Chess engines work in a few different ways depending on the complexity.
First, as you said, the computer needs to understand it's legal moves. This can be done easily enough by giving each piece a list of valid move offsets from their current location. For example, on an 8x8 board, and counting tiles from the upper left going left to right and then wrapping down to the next row left side (which a 2 dimensional array can model for you) a bishop can move (+/-)n(7) or (+/-)n(9) spaces. You would need to figure out how to define each of these moves and give the pieces the appropriate settings.
Movement is the easy part, the A.I. is where it really gets fun.
Because there are many different ways a chess system A.I. can be written, I am going to just outline a very simple one. For this A.I. all pieces need to have a value so we know what pieces are worth more than the others. Below is how I value my pieces when I play chess. This can be different but I believe this is a pretty common valuation:
1 - king
2 - queen
3 - rook
4 - bishop
5 - knight
6 - pawn
The next step is to define how the A.I. will start a game or act when no piece is in range. Giving a set of random first moves is a good way to start. After the first play, when no valid attacks exist, you could have an aggressive A.I. set itself up for a run on the king. In other words, move a strong piece into an attack position. Or you could move a piece to back up another piece for a more defensive A.I.
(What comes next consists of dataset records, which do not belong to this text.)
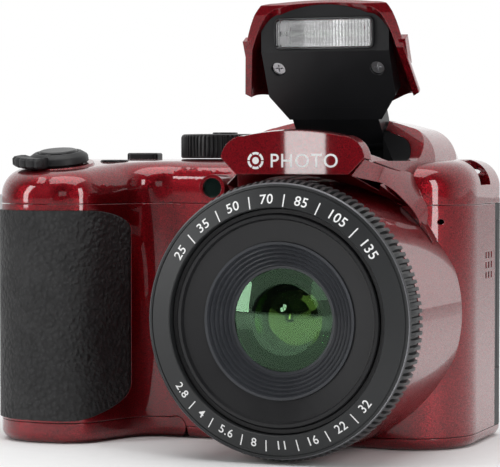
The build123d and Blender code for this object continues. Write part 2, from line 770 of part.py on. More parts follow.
def lcd_panel():
    x = RIGHT - SCREEN_RIGHT_MARGIN - SCREEN_WIDTH / 2
    rear = BODY_REAR - WALL - 0.2
    return slab_y(SCREEN_WIDTH - 4.0, SCREEN_HEIGHT - 4.0, 1.0, rear - PANEL_DEPTH, rear, x - 1.0, SCREEN_Z)


def lcd_window():
    return screen_hole(0.0, BODY_REAR - 1.2, BODY_REAR - 0.1)


def top_board():
    board = block(LEFT + 7, LENS_X - 27.5, GRIP_FRONT + 7, BODY_REAR - 6, TOP_SEAM_Z + 2.2, TOP_SEAM_Z + 2.2 + BOARD)
    board &= envelope(WALL + 2.5)
    return group([largest(board), dial_switch()])


def button_board():
    x = LEFT + PAD_FROM_LEFT
    top = TOP_SEAM_Z - 4.0
    return block(x - 13.5, x + 13.5, BODY_REAR - 5.6, BODY_REAR - 5.6 + BOARD, 8.0, top)


def flash_capacitor():
    x = LEFT + 14.6
    can = rod_z(6.4, 11.0, 50.0, x, GRIP_FRONT + 11.8)
    leads = rod_z(0.4, 50.0, 53.0, x - 2, GRIP_FRONT + 11.8) + rod_z(0.4, 50.0, 53.0, x + 2, GRIP_FRONT + 11.8)
    return can + leads


# ---- Power ----

def cell_centres():
    return [(CELL_X + CELL_PITCH * i, CELL_FRONT_Y + CELL_PITCH * j, (i + j) % 2) for i in (0, 1) for j in (0, 1)]


def case_box():
    reach = CELL_RADIUS + CELL_CLEARANCE + CASE_WALL
    return (CELL_X - reach, CELL_X + CELL_PITCH + reach, CELL_FRONT_Y - reach, CELL_FRONT_Y + CELL_PITCH + reach)


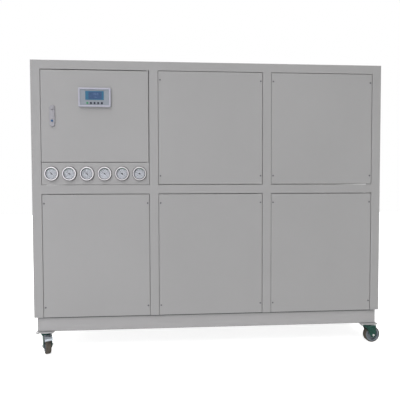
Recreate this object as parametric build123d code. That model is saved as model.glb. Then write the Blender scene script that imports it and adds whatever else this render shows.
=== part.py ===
from build123d import *
import os

os.makedirs("parts", exist_ok=True)

# Recirculating chiller: a sheet-metal cabinet on a base frame with four casters.
# Units are millimetres. The origin is on the floor under the middle of the cabinet,
# +X to the right of someone who faces the control door, +Y to the back, +Z up.

# Cabinet body
body_width = 2200.0
body_depth = 1000.0
body_height = 1582.0
columns = 3
upper_bay_height = 707.0

# Base frame and caster height under the body
caster_height = 136.0
base_height = 92.0
base_inset = 12.0
base_tube_width = 60.0
base_wall = 4.0
base_end_radius = 12.0
base_edge_radius = 8.0

# Frame tubes
post_size = 56.5
mullion_size = 54.0
top_rail_height = 53.5
mid_rail_height = 54.5
tube_wall = 2.5

# Sheet panels, folded back at their four edges
sheet = 2.0
fold_radius = 3.0
panel_depth = 20.0
panel_gap = 3.0
panel_side_gap = 2.3
lower_panel_top_gap = 4.2
stop_width = 25.0
roof_sheet = 2.0
floor_sheet = 3.0

# Control door and the gauge panel under it
gauge_row_height = 139.5
gauge_panel_bottom_gap = 1.3
door_seam = 3.0
door_gap_hinge = 4.5
door_gap_lock = 2.0
door_gap_top = 5.0
door_seal = 2.0
hinge_offset = 6.0
hinge_pin_radius = 2.5
hinge_collar_radius = 5.0
hinge_pin_length = 12.0
running_fit = 0.05

# Controller on the door
controller_width = 196.0
controller_height = 116.0
controller_proud = 12.0
controller_corner = 6.0
controller_edge = 2.0
controller_border = 10.0
controller_recess = 4.0
controller_below_door_top = 166.0
controller_back_depth = 45.0
controller_back_step = 12.0
cutout_clearance = 1.0
display_width = 111.0
display_height = 53.0
display_thickness = 2.0
display_up = 11.0
key_radius = 6.0
key_spacing = 22.0
key_count = 5
key_thickness = 3.0
key_down = 35.0

# Lock with a lever that springs out of its plate
lock_length = 130.0
lock_width = 32.0
lock_proud = 7.0
lock_edge = 2.0
lock_from_door_edge = 70.0
lock_down = 279.5
lock_boss_radius = 13.0
lock_boss_height = 4.0
key_slot_width = 3.0
lever_length = 56.0
lever_width = 12.0
lever_thickness = 5.0
lever_proud = 1.5
lever_side_clearance = 0.5
lever_floor_clearance = 1.0
button_radius = 7.0
button_height = 5.0
button_edge = 1.5
button_from_end = 34.0
lock_back_width = 26.0
lock_back_height = 90.0
lock_back_depth = 28.0

# Pressure gauges
gauge_count = 6
gauge_spacing = 107.0
gauge_case_radius = 33.0
gauge_case_depth = 32.0
gauge_flange_radius = 41.0
gauge_flange_thickness = 3.0
gauge_bezel_radius = 42.5
gauge_window_radius = 35.5
gauge_bezel_height = 12.0
gauge_bezel_edge = 2.5
gauge_bezel_clearance = 0.2
dial_thickness = 1.0
lens_height = 6.0
lens_thickness = 2.0
pointer_length = 25.0
pointer_tail = 9.0
pointer_width = 4.0
pointer_hub_radius = 4.0
pointer_thickness = 1.0
pointer_angles = (38.0, 62.0, 30.0, 55.0, 44.0, 70.0)

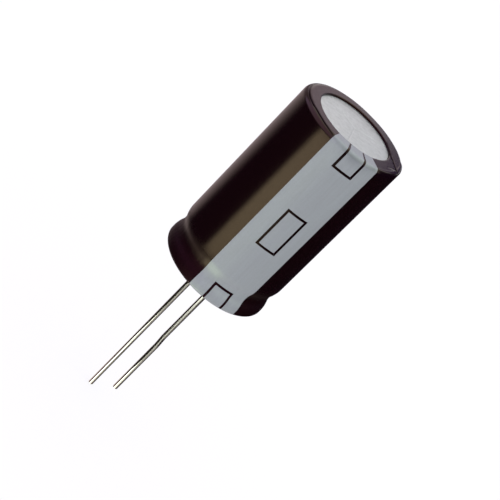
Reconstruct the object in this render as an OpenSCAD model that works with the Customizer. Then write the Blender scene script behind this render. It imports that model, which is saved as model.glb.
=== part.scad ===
// Radial aluminium electrolytic capacitor, 18 x 31.5 mm size.
// The origin is the centre of the seating plane, +Z points to the vented end and the leads point down.
// The negative lead, and the printed stripe with it, face -Y.

/* [Can] */
// Outside diameter of the aluminium can
can_d = 17.65; // [17.2:0.05:18.2]
// Height of the can from its curled rim to its closed end
can_h = 31.5; // [25:0.5:41]
// Thickness of the drawn wall
can_wall = 0.35; // [0.25:0.05:0.4]
// Thickness of the closed end
can_end_t = 0.5; // [0.45:0.05:0.8]
// Outer rounding of the closed end
can_end_round = 1; // [0.6:0.05:1.4]

/* [Vent] */
// Distance of the score rays' ends from the sleeve's opening over the closed end
vent_margin = 0.45; // [0.2:0.05:2]
// Depth of the score
vent_depth = 0.2; // [0.1:0.02:0.3]
// Direction of the first ray, from +X
vent_turn = 11; // [0:1:119]

/* [Roll groove and curled rim] */
// Height of the groove's middle above the seating plane
groove_z = 3.6; // [3.4:0.05:3.8]
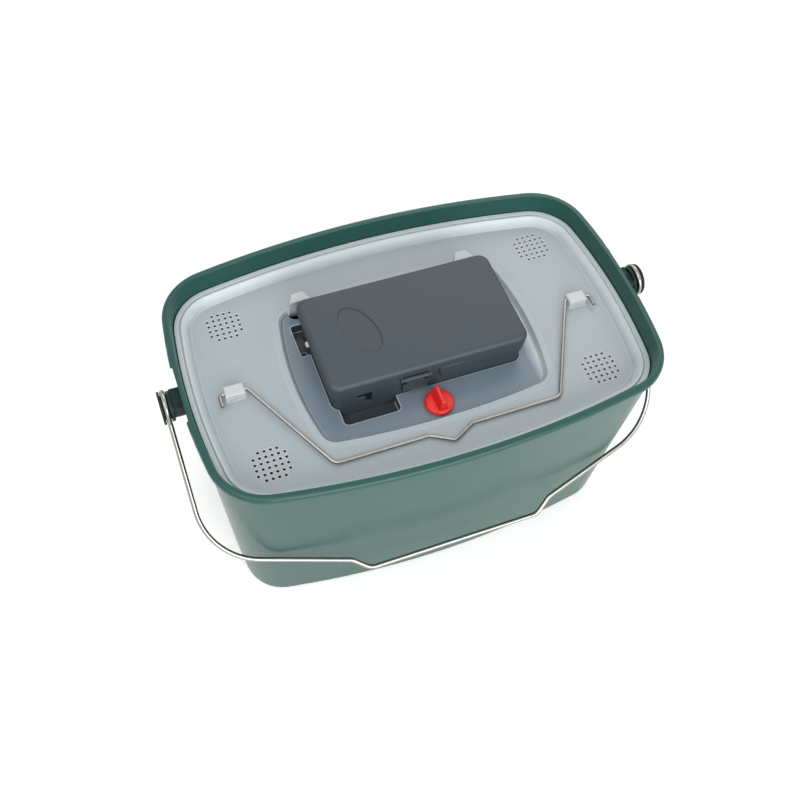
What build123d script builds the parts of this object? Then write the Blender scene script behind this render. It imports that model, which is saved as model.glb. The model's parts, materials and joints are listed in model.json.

Finally, you would want to define the attack strategy rules. At the beginning of each turn, the A.I. needs to evaluate if a piece is in danger. If it is, it should check if it's piece is backed up and if the opposing piece is of greater or lesser value than itself (this is because a piece of greater value will not usually put itself in danger for a piece of lesser value). If no action needs to be taken to protect itself, then it should check to see if it can take any pieces and again, check if the other piece is backed up and if it is higher or lower value. After gathering this list of actions, both defense and offense, the A.I. would need to evaluate which move would be the most productive. Again here you could define if the A.I. is more defensive by backing up or backing off pieces in danger or if it is more aggressive by pressing the attack.
This is of course a very simplified set of instructions but if you can get this to work, then you can look into implementing more advanced A.I. techniques.
I hope this at least gets you a starting point. Good luck with your project.